Porter targets the gap between fully managed PaaS platforms like Heroku that sacrifice control for simplicity, and raw Kubernetes that provides complete control at the cost of operational complexity. The platform provisions and manages Kubernetes clusters on AWS, GCP, or Azure, then provides a Heroku-style deployment interface where developers push code from Git repositories, Docker registries, or Helm charts and Porter handles building, deploying, and scaling automatically.
The deployment experience includes automatic HTTPS certificate provisioning, horizontal auto-scaling based on CPU, memory, or custom metrics, preview environments for pull requests, and rollback capabilities. Porter's web dashboard provides visibility into deployment status, resource consumption, and application logs without requiring kubectl knowledge. When teams need capabilities beyond the PaaS abstraction, they can access the underlying Kubernetes cluster directly, avoiding the vendor lock-in that constrains traditional PaaS platforms.

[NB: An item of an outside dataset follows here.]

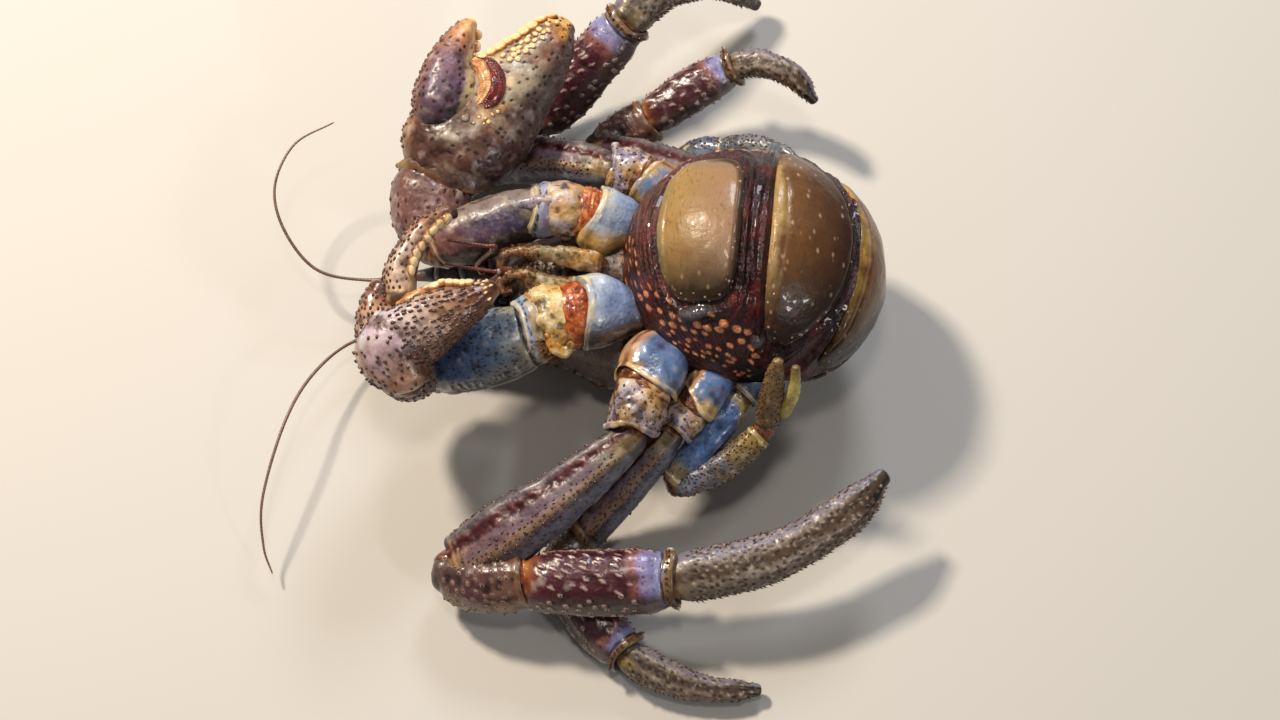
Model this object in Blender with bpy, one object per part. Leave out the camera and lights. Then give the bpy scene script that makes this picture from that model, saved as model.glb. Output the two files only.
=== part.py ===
"""Coconut crab (Birgus latro), a life-size still model lying on its back, claws folded over its head.

The body lies along X: the head points to -X and the abdomen is folded forward over the rear of the
sternum, so its plates face up. +Y is the animal's left, +Z points out of its belly, and the carapace
rests on the floor at z = 0. All sizes below are millimetres and become metres in the mesh.

Every shell segment is a loft through a few stations. A segment that is tucked into its neighbour's
socket is made first, and the neighbour is then hollowed round it, so no two pieces overlap.
"""

import math

import bmesh
import bpy
from mathutils import Matrix, Vector

# ---------------------------------------------------------------- driving dimensions
MM = 0.001
GAP = 0.35                      # clearance kept round every piece that sits in a socket
SHORT_EDGE = 0.02               # shorter edges, left by a cut, are merged away
TIP_BULGE, TIP_TAPER = 0.55, 0.6        # the last ring of a segment, as shares of its half sizes
FLOOR = 0.0                     # level of all the resting flats
UP = (0.0, -0.37, 0.93)         # direction that the broad side of most segments faces
OVER = 2000.0                   # size of the blocks that trim a piece to one side of a plane

CARAPACE = [                    # x, half width, lowest z, highest z
    (-66, 2.0, 16, 20), (-59, 9, 11, 26), (-52, 17, 7, 32), (-42, 22, 3.5, 38), (-28, 28, 1, 43),
    (-14, 35, -0.5, 46), (-2, 40, -1.2, 48), (12, 46, -1.5, 48), (28, 47, -1.5, 47), (42, 42, -0.5, 43),
    (52, 31, 4, 37), (57, 16, 11, 30),
]
CERVICAL_GROOVE_X = -3.0        # joint between the front shield and the parts behind it
CARDIAC_HALF_WIDTH = 11.0       # half width of the heart-shaped middle piece behind the groove

ABDOMEN_CENTRE = Vector((41.0, 0.0, 50.0))
ABDOMEN_RADII = (48.0, 44.2, 38.8)      # fore-and-aft, sideways, up and down
ABDOMEN_PITCH = math.radians(16)        # the front end is tipped up over the sternum
ABDOMEN_TWIST = math.radians(-6)        # and the whole sac leans a little to the right
FOLD_X, FOLD_Z = 54.0, 51.0             # the sac is cut away ahead of and below this corner
SAC_RINGS, SAC_SIDES = 12, 20
PLATE_LIFT = 1.2                # inner face of a plate over the sac: clears the sac's facets
PLATE_THICKNESS = 1.5

# tergites: angle of the front and rear edges over the sac (0 = front end, 90 = top, 180 = rear),
# sideways reach, and how far the edges sweep back at the sides; all in degrees
TERGITES = {
    "tergite_5": (30, 70, 39, 0, 0, 4),
    "tergite_4": (83, 124, 57, 0, -8, 3),
    "tergite_3": (128, 174, 54, 10, 0, 4),
    "tergite_2": (180, 222, 50, 6, 0, 4),
}

# Limbs, from the tip to the root. Each piece: sides, facing, stations (x, y, z, half width, half depth)
LIMBS = {
    "claw_left": {
        "dactyl": (10, UP, [(-75, 54, 62, 9.0, 12.0), (-74, 60, 64, 10.6, 14.0), (-72, 70, 67, 9.8, 12.5),
                            (-69, 79, 69, 7.6, 10.0), (-65, 88, 70, 4.2, 6.5), (-63, 91, 70, 2.4, 4.0)]),
        "palm": (14, UP, [(-75, 38, 49, 15.5, 14.0), (-70, 47, 52, 21.5, 17.0), (-63, 55, 54, 22.5, 18.0),
                          (-51, 68, 56, 18.5, 16.5), (-41, 80, 57, 14.0, 13.5), (-33, 91, 58, 9.5, 10.0),
                          (-29, 97, 58, 5.0, 6.0)]),
        "carpus": (10, UP, [(-74, 10, 44, 9.0, 11.0), (-77, 20, 45, 14.0, 14.5), (-78, 31, 47, 16.0, 15.5),
                            (-76, 38, 49, 13.5, 13.0)]),
        "merus": (10, UP, [(-34, 21, 56, 9.5, 11.5), (-50, 18, 53, 11.0, 12.5), (-66, 13, 49, 10.5, 12.0),
                           (-74, 11, 46, 8.0, 10.0)]),
        "base": (10, UP, [(2, 16, 51, 9.0, 9.0), (-9, 18, 55, 11.5, 11.5), (-19, 19, 57, 11.0, 11.5),
                          (-29, 20, 58, 11.8, 12.0), (-39, 20, 56, 9.5, 11.5)]),
    },
    "claw_right": {
        "dactyl": (10, UP, [(-85, -20, 69, 6.4, 9.0), (-85, -11, 71, 5.6, 9.0), (-82, -3, 73, 4.8, 8.0),
                            (-76, 5, 75, 4.0, 6.5), (-70, 9.5, 76, 2.8, 4.5), (-66, 10, 76, 1.8, 2.8)]),
        "palm": (14, UP, [(-82.5, -46, 60, 11.0, 10.5), (-87.5, -36, 66, 13.6, 13.3), (-77, -29.5, 69, 14.0, 13.5),
                          (-61, -23, 71, 7.6, 8.6), (-52, -18, 73, 3.0, 4.0)]),
        "carpus": (10, UP, [(-77, -31, 37, 10.0, 10.5), (-82.5, -36, 42, 11.5, 11.5),
                            (-85.5, -41, 50, 10.5, 10.5), (-83.5, -44.5, 57, 8.0, 8.5)]),
        "merus": (10, UP, [(-36, -24, 49, 11.5, 10.5), (-51, -28, 45, 13.8, 12.5), (-68, -32, 41, 12.6, 12.0),
                           (-77, -33, 38, 10.0, 10.5)]),
        "base": (10, UP, [(0, -16, 50, 9.5, 9.0), (-12, -18.5, 53, 14.2, 12.5), (-23, -20, 54, 13.6, 12.0),
                          (-33, -22, 52, 14.4, 13.0), (-42, -25, 49, 12.0, 11.0)]),
    },
    "leg_2_right": {
        "dactyl": (10, UP, [(12, -111, 28, 9.0, 6.5), (33, -108, 30, 9.4, 7.0), (54, -101, 32, 8.4, 6.2),
                            (75, -88, 35, 7.6, 5.4), (87, -76, 37, 5.2, 4.0)]),
        "propodus": (10, UP, [(-42, -111, 25, 9.0, 6.5), (-30, -112, 26, 11.2, 8.0), (0, -112, 27, 11.5, 8.2),
                              (12, -111, 28, 10.5, 7.4)]),
        "carpus": (10, UP, [(-70, -106, 17, 8.5, 7.5), (-55, -111, 21, 10.5, 8.6), (-41, -111, 25, 9.5, 8.0)]),
        "merus": (10, UP, [(-5, -66, 46, 7.0, 6.5), (-24, -80, 39, 9.4, 7.6), (-47, -94, 29, 12.4, 8.6),
                           (-65, -103, 18, 11.6, 8.4)]),
        "base": (10, UP, [(12, -27, 47, 9.5, 8.0), (6, -36, 50, 13.2, 11.0), (1, -50, 52, 12.2, 10.5),
                          (-3, -62, 48, 9.6, 8.8)]),
    },
    "leg_3_right": {
        "dactyl": (8, UP, [(-5, -134, 10, 6.0, 5.0), (7, -141, 9, 6.4, 5.0), (24, -146, 7, 4.8, 4.2),
                           (42, -146, 5, 3.4, 3.0)]),
        "propodus": (8, UP, [(-26, -112, 11, 7.4, 6.4), (-15, -124, 10, 9.0, 7.4), (-5, -133, 10, 8.2, 6.8)]),
        "carpus": (8, UP, [(-22, -92, 13, 7.2, 6.6), (-27, -101, 12, 8.2, 7.2), (-27, -110, 11, 7.6, 6.6)]),
        "merus": (8, UP, [(9, -62, 39, 6.4, 6.0), (-7, -77, 27, 8.4, 7.0), (-21, -89, 15, 8.4, 7.0)]),
        "base": (8, UP, [(30, -34, 44, 7.0, 7.0), (24, -46, 46, 8.2, 8.0), (12, -60, 41, 7.4, 7.0)]),
    },
    "leg_4_right": {
        "dactyl": (8, UP, [(51, -56.5, 49, 2.6, 2.6), (54, -52.5, 60, 2.4, 2.4), (54.5, -46.5, 69, 1.6, 1.6)]),
        "palm": (8, UP, [(45.5, -58.5, 43, 4.4, 4.2), (46.2, -54.5, 51, 4.6, 4.2), (46.8, -51, 58, 4.2, 3.8),
                         (47.4, -47.6, 65, 3.2, 3.0), (48.2, -44.8, 71, 2.0, 1.8)]),
        "carpus": (8, UP, [(14, -77, 28, 4.6, 4.4), (30, -71, 34, 5.4, 5.0), (43, -61.5, 41, 4.8, 4.6)]),
        "merus": (8, UP, [(37, -48, 43, 5.4, 5.0), (24, -62, 36, 6.2, 5.8), (12, -74, 28, 5.6, 5.2)]),
        "base": (8, UP, [(48, -33, 42, 5.4, 5.4), (43, -42, 44, 6.4, 6.0), (38, -47, 43, 5.6, 5.4)]),
    },
    "leg_2_left": {
        "dactyl": (10, UP, [(-5, 110, 42, 8.6, 6.6), (8, 124, 43, 9.2, 7.0), (24, 134, 34, 8.2, 6.4),
                            (38, 138, 22, 6.8, 5.4), (47, 137, 10, 4.4, 4.0)]),
        "propodus": (10, UP, [(-42, 79, 15, 8.4, 7.0), (-32, 86, 20, 10.0, 8.0), (-16, 100, 32, 10.4, 8.0),
                              (-5, 110, 41, 9.4, 7.4)]),
        "carpus": (10, UP, [(-80, 68, 12, 8.0, 7.2), (-62, 74, 12, 10.2, 8.6), (-43, 78, 14, 9.6, 8.0)]),
        "merus": (10, UP, [(-11, 42, 48, 7.4, 7.0), (-34, 52, 36, 8.8, 7.8), (-58, 60, 22, 10.0, 8.4),
                           (-77, 66, 13, 10.0, 8.2)]),
        "base": (10, UP, [(18, 27, 46, 8.0, 7.5), (8, 34, 48, 10.5, 9.5), (-2, 39, 49, 10.5, 9.5),
                          (-10, 42, 48, 8.8, 8.5)]),
    },
    "leg_3_left": {
        "dactyl": (8, UP, [(36, 94, 34, 5.4, 4.8), (47, 93, 38, 5.6, 4.8), (59, 87, 39, 4.6, 4.0),
                           (67, 79, 35, 3.2, 2.8)]),
        "propodus": (8, UP, [(3, 77, 22, 7.0, 6.2), (18, 85, 28, 8.4, 7.0), (36, 94, 34, 7.6, 6.4)]),
        "carpus": (8, UP, [(-16, 69, 15, 6.2, 5.8), (-7, 73, 18, 8.0, 7.0), (3, 77, 22, 8.6, 7.0)]),
        "merus": (8, UP, [(22, 41, 45, 7.0, 6.6), (3, 54, 31, 7.8, 6.8), (-14, 66, 16, 7.4, 6.4)]),
        "base": (8, UP, [(34, 27, 43, 7.0, 7.0), (29, 34, 46, 8.2, 8.0), (23, 40, 45, 7.8, 7.4)]),
    },
    "leg_4_left": {
        "dactyl": (8, UP, [(49, 53, 41, 2.6, 2.6), (54, 51, 46, 2.6, 2.4), (58, 46, 48, 1.8, 1.8)]),
        "palm": (8, UP, [(31, 58, 32, 4.6, 4.2), (40, 57, 36, 5.4, 5.0), (49, 54, 40, 4.4, 4.2),
                         (55, 51, 40, 2.6, 2.6), (60, 47, 43, 1.8, 1.8)]),
        "carpus": (8, UP, [(18, 59, 27, 4.8, 4.4), (25, 59, 30, 5.6, 5.2), (32, 58, 32, 5.0, 4.8)]),
        "merus": (8, UP, [(40, 38, 45, 5.4, 5.2), (29, 48, 36, 6.2, 5.8), (18, 57, 28, 5.6, 5.2)]),
        "base": (8, UP, [(50, 25, 42, 5.4, 5.4), (46, 31, 44, 6.4, 6.0), (41, 37, 45, 5.8, 5.6)]),
    },
}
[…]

Backed by Y Combinator's W21 batch, Porter has attracted teams that outgrew Heroku's pricing or capabilities but were not ready to take on full Kubernetes operations. The platform handles cluster upgrades, node management, monitoring stack deployment, and security patching, effectively providing a managed Kubernetes experience with a developer-friendly interface. With over 4,000 GitHub stars, Porter competes with Render, Railway, and Fly.io by offering the unique combination of PaaS convenience with Kubernetes flexibility.